Last Friday morning, an "imminent dam failure" notice went out for Wahiawā Dam on Oʻahu. Downstream towns were already flooding. Residents were posting on social media that evacuation routes were underwater. The dam held — but the near-miss wasn't a surprise to anyone who'd been paying attention. According to Honolulu Civil Beat reporting via Governing, Dole Food Co. has known for nearly five decades that the dam could flood in heavy rainfall, putting roughly 2,500 lives at risk. State warnings had been accumulating for years before last week's Kona low made them urgent.
That gap — between documented risk and actual remediation — is the story. Not just at Wahiawā, but at aging dams across the country. The engineering math is knowable. The failure to act on it is a choice.
Spillway Capacity Is a Hard Number With a Moving Target
Every dam is designed around a concept called the Probable Maximum Flood — the largest flood event that could reasonably be expected at that location. To calculate the PMF, engineers first estimate the Probable Maximum Precipitation: the greatest depth of rainfall meteorologically possible over a given area in a given timeframe. Spillways are then sized to pass that flood without the reservoir overtopping the dam.
The problem is that those rainfall models are built on historical data, and the historical record is becoming a poor guide to the future. A 2022 study from UNSW Sydney and the University of Melbourne, analyzing 546 large dams across Australia, found that PMP estimates are expected to increase between 14 and 38 percent on average due to rising atmospheric moisture. The researchers noted that existing PMP models hadn't been updated in at least 20 years — meaning the spillway capacity that looked adequate when the dam was built may no longer be adequate for the storms it will actually face.
That's not a theoretical concern. It's a design margin problem. A spillway sized for a PMF calculated in 1985 may be undersized for the PMF that a warming atmosphere can now produce. The dam doesn't fail because it was built badly. It fails because the assumptions baked into its design have drifted away from physical reality.
The Governance Gap Is Where Risk Accumulates
Knowing the math and acting on it are different problems. A recent World Bank analysis of Japan's dam safety framework, covered by International Water Power, documents what a functioning institutional system looks like: legal frameworks, regular inspection cycles, operational protocols tied to hydrological monitoring. Japan manages a large and diverse dam portfolio under complex natural conditions — typhoons, seismic activity, steep catchments — and does so through layered governance that connects data collection to regulatory action.
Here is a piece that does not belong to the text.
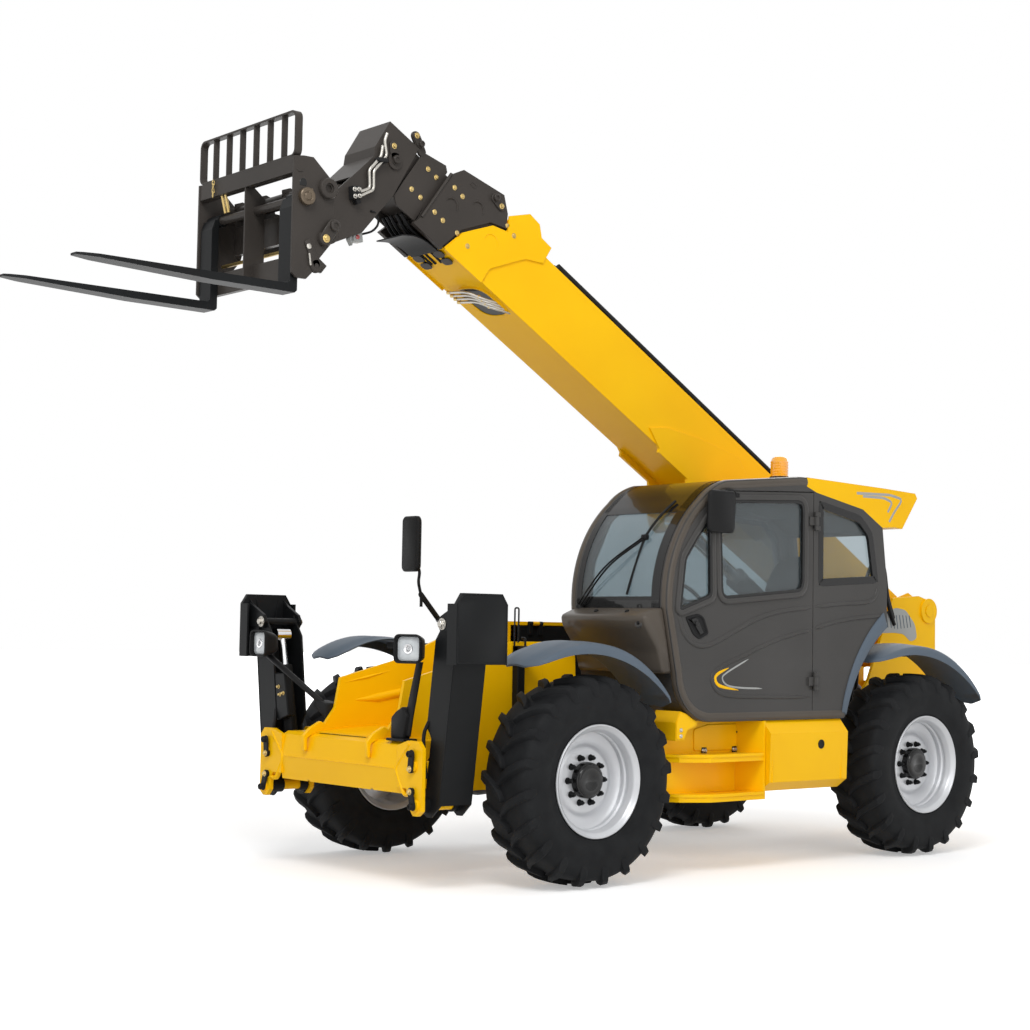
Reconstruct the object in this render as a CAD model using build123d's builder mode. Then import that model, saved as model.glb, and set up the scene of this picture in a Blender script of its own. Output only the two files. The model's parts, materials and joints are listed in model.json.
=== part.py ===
from build123d import *
import os
from math import atan2, cos, degrees, pi, radians, sin

# Telehandler: rigid four-wheel chassis with front stabilisers, cab on the left, engine on the
# right and a raised four-section boom with a pallet-fork carriage.
# Millimetres. +X forward, +Y to the driver's left, +Z up, ground at Z = 0.
# Every X below is counted from the point midway between the axles. The row's origin is under the
# middle of the machine's whole length, and "datum_x" is where the axles' midpoint stands from it.

# ---- driving sizes: running gear -------------------------------------------------------------
wheelbase = 3070
track = 2010
tyre_radius = 625            # over the lugs
tyre_width = 400
tyre_crown = 588             # carcass radius under the lugs
rim_radius = 309             # bead seat
rim_flange = 334
rim_half_width = 184
disc_bore = 100
hub_radius = 108
casing_radius = 165          # differential casing
nose_reach = 250             # from the axle's line to the face that the propeller shaft meets
kingpin_y = 860              # steering axis, each side
kingpin_radius = 24
spindle_radius = 45
lugs_per_side = 20
lug_thickness = 46
lug_skew = 38                # degrees off the axle's line
seat_gap = 0.3               # parts that rest on each other
pin_gap = 0.5                # a pin in its bore
side_gap = 6                 # between a moving part and its neighbour

# ---- driving sizes: chassis --------------------------------------------------------------------
rail_y = 330                 # middle of each rail's thickness
rail_thickness = 24
rail_low = 520
rail_top = 954.7
nose_x = 2550
tail_x = -2741
clevis_y = 840
clevis_plate = 26
beam_rear_x = 2200

# ---- driving sizes: boom -------------------------------------------------------------------------
boom_angle = 30.3            # as it stands
pivot_x = -2650
pivot_z = 1700
pivot_pin_radius = 45
boom_width = 380
boom_depth = 470
boom_wall = 12
section_step = 22            # each side, from one section to the next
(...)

The contrast with the U.S. situation is instructive, even if the comparison isn't direct. American dam safety is a patchwork: federal oversight for federally owned dams, state programs of wildly varying quality for everything else. The ASCE 2025 Infrastructure Report Card has consistently flagged dams as one of the lower-graded categories in the national inventory. Hazard classification — high, significant, or low hazard — tells you the consequence of failure, not the probability. A high-hazard dam with a well-maintained spillway is safer than a significant-hazard dam with a corroded gate nobody has tested in a decade.
Wahiawā is classified as a high-hazard dam. That classification was accurate. The warnings were documented. The remediation didn't happen at the pace the risk required.
The Concrete Version of an Abstract Problem
Here's what the Wahiawā near-miss actually illustrates: spillway capacity math is only useful if someone is responsible for updating it and empowered to enforce the result. The engineering tools exist. Hydrological models can be rerun with updated climate inputs. Spillway adequacy can be reassessed. The question is whether the institutional chain — owner, state regulator, inspection cycle, enforcement mechanism — is tight enough to translate that analysis into physical upgrades before the storm arrives.
In Hawaii's case, Governing reports that warnings stretched back nearly five decades without producing the necessary fixes. That's not an engineering failure. That's a governance failure with engineering consequences.
The next stress test worth watching: whether Hawaii's post-event review produces a binding remediation timeline for Wahiawā, or another round of documented warnings. The difference between those two outcomes is the difference between a near-miss that changes something and one that just resets the clock.